Article du Figaro du 15 06 2015

Interview du 26 12 2014


Cette seconde interview replace la question de la formation au centre du problème:

"Il y a eu un discrédit d’un certain nombre de méthodes qui étaient en vigueur jusqu’aux années 1960, comme l’apprentissage par cœur, les nombreux entraînements et les dictées très fréquentes. Évidemment, on sait que ces méthodes n’étaient pas toujours efficaces, mais elles n’ont pas été remplacées par des propositions alternatives aujourd’hui.
Enfin, il y a un gros problème de formation des professeurs. On n’apprend plus aux jeunes maîtres comment enseigner l’orthographe. Ce n’est pas parce que l’on sait l’orthographe que l’on sait l’enseigner."

La proposition de Danièle Manesse, qui consistait à proposer un apprentissage dynamique de l'orthographe, basé sur l'intuition, la stabilisation de la connaissance orthographique et sa mémorisation, n'a pas pris et semble buter sur les mêmes obstacles: la vision négative de l'exercice, de l'entraînement et sur une vision de l'orthographe perçue comme la "science de l'école d'avant".

B. Le rapport avec les langues anciennes: une question de perception.


Cette question de l'orthographe prend une nouvelle tournure, actuellement, avec la réforme du collège puisque les deux "camps" en présence réactivent cette polémique pour rameuter leurs troupes.
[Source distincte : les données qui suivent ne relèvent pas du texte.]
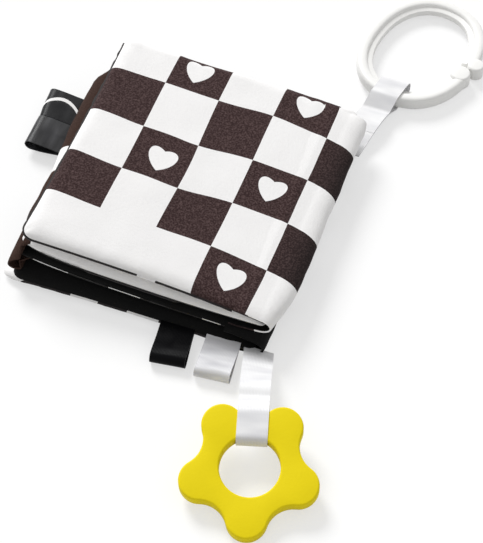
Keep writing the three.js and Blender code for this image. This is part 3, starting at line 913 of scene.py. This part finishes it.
# %% Cloth folds
FOLD_THICK = 0.8
FOLD_SINK = 0.5
FOLD_RISE = 0.25
FOLD_BLEND = 5.0
FOLD_STEPS = 16
FOLD_TUCK = 3.0
END_TRIM = 0.9
RIPPLE = 0.35
END_BULGE = 0.45
LEFT_END_BULGE = 0.4
END_REACH = 0.85
ROLL_SAG = 4.6
ROLL_SLIM = 0.3
ROLL_OUT = 1.6


def face_point(number, side, x, y, sink):
    centre_x = centre_of(number)[0]
    lift = lift_at(number, x, y)
    return Vector((centre_x + x, 0.0, face_height(number, side, x, y, lift) - side * sink))


def fold_line(upper, sign, y, reach, height):
    """The line of a fold seen from the front: over the upper pad, round, and under the lower one."""
    lower = upper + 1
    middle_x = (centre_of(upper)[0] + centre_of(lower)[0]) / 2 + sign * (HALF_X - FOLD_TUCK)
    centre = Vector((middle_x, 0.0, steps_up(upper) * slot_thickness(sign * HALF_X)))
    ends = quarter_round((HALF_Y - abs(y)) / EDGE_ROUND)
    end_bulge, start, sag = END_BULGE, FOLD_START, 0.0
    if sign < 0:
        end_bulge, start, sag = LEFT_END_BULGE, LEFT_FOLD_START, 1 - ramp(y, -62.0, -44.0)
    centre.z -= ROLL_SAG * sag
    bulge = (end_bulge + (1 - end_bulge) * ends) * (1 - ROLL_SLIM * sag)
    points = [face_point(upper, 1, sign * start, y, FOLD_SINK),
              face_point(upper, 1, sign * (start + FOLD_BLEND), y, -FOLD_RISE)]
    for step in range(FOLD_STEPS + 1):
        angle = math.pi / 2 - math.pi * step / FOLD_STEPS
        out = sign * reach * math.cos(angle) * (END_REACH + (1 - END_REACH) * ends)
        points.append(centre + Vector((out, 0.0, height * bulge * math.sin(angle))))
    points.append(face_point(lower, -1, sign * (start + FOLD_BLEND), y, -FOLD_RISE))
    points.append(face_point(lower, -1, sign * start, y, FOLD_SINK))
    return points


def cover_reach(y):
    """The roll at the cover's right side is fullest a little behind its front end."""
    return 10.0 + 0.7 * (1 - ramp(y, -30.0, 45.0)) - 4.4 * (1 - ramp(y, -74.0, -46.0))


def left_reach(y):
    """The left roll stands out in its back half and is tucked under the cover in front."""
    return 6.2 + 3.8 * ramp(y, -25.0, 30.0) - 5.4 * ramp(y, 50.0, 59.0)


def lower_reach(y):
    """The roll of the lower pages reaches equally far all along, as the pile lies on it."""
    return 7.6


def make_fold(upper, sign, reach_at, height, materials, u_start):
    """The fold between a pad and the one below; it bends between two heights on its hinge's line."""
    half_length = HALF_Y - END_TRIM
    upper_y = centre_of(upper)[1]
    lower_y = centre_of(upper + 1)[1]
    length = line_length(fold_line(upper, sign, 0.0, reach_at(0.0), height))

    def place(u, v):
        y = half_length * crowded(2 * v - 1)
        point = along_line(fold_line(upper, sign, y, reach_at(y), height), u)
        ripple = RIPPLE * math.sin(math.pi * u) * noise.noise(Vector((y / 9, u * 2.2, upper * 7.7)))
        point.x += sign * ripple * 1.5
        point.y = upper_y + (lower_y - upper_y) * u + y
        if sign < 0:
            page = upper if u < 0.5 else upper + 1
            on_page = (2 * u - 1) ** 2
            point.y += on_page * front_step(page, -HALF_X, y)
            point.y -= (1 - on_page) * ROLL_OUT * (1 - ramp(y, -66.0, -50.0))
        if upper == 1:
            point.y += (1 - u) * back_bow(HALF_X, y)
        point.z = max(point.z, FOLD_THICK / 2)
        return point

    def uv_of(u, v):
        along = u_start + u * length
        y = half_length * crowded(2 * v - 1)
        if upper == 1:
            along, y = print_place(along, y)
        return along * MM, y * MM

    name = f"fold_{upper}{upper + 1}"
    piece = strip(name, 64, 60, place, materials, FOLD_THICK, "print", uv_of)
    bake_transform(piece)
    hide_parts(name + "_cloth")
    print(name, "cloth length", round(length, 1))


make_fold(1, 1, cover_reach, 5.35, [cover_print, fold_lining],
          FOLD_START)
make_fold(3, 1, lower_reach, 5.35, [dark_page, fold_lining],
          after_left_fold(FOLD_START))
make_fold(2, -1, left_reach, 8.45, [roll_print, roll_print],
          FOLD_START)

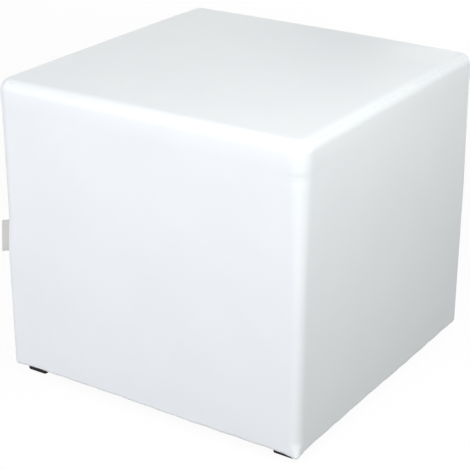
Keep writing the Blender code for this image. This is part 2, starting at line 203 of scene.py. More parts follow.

Ceux qui se prononcent contre la réforme - pour tout un tas de raisons - sont les "méchants", tandis que les "bons" défendent naturellement cette réforme, synonyme de progrès humain. Mais les premiers dressent un lien pas franchement pertinent entre cette réforme datant de 1990 et les principes de la réforme du collège de 2016. Quant aux seconds...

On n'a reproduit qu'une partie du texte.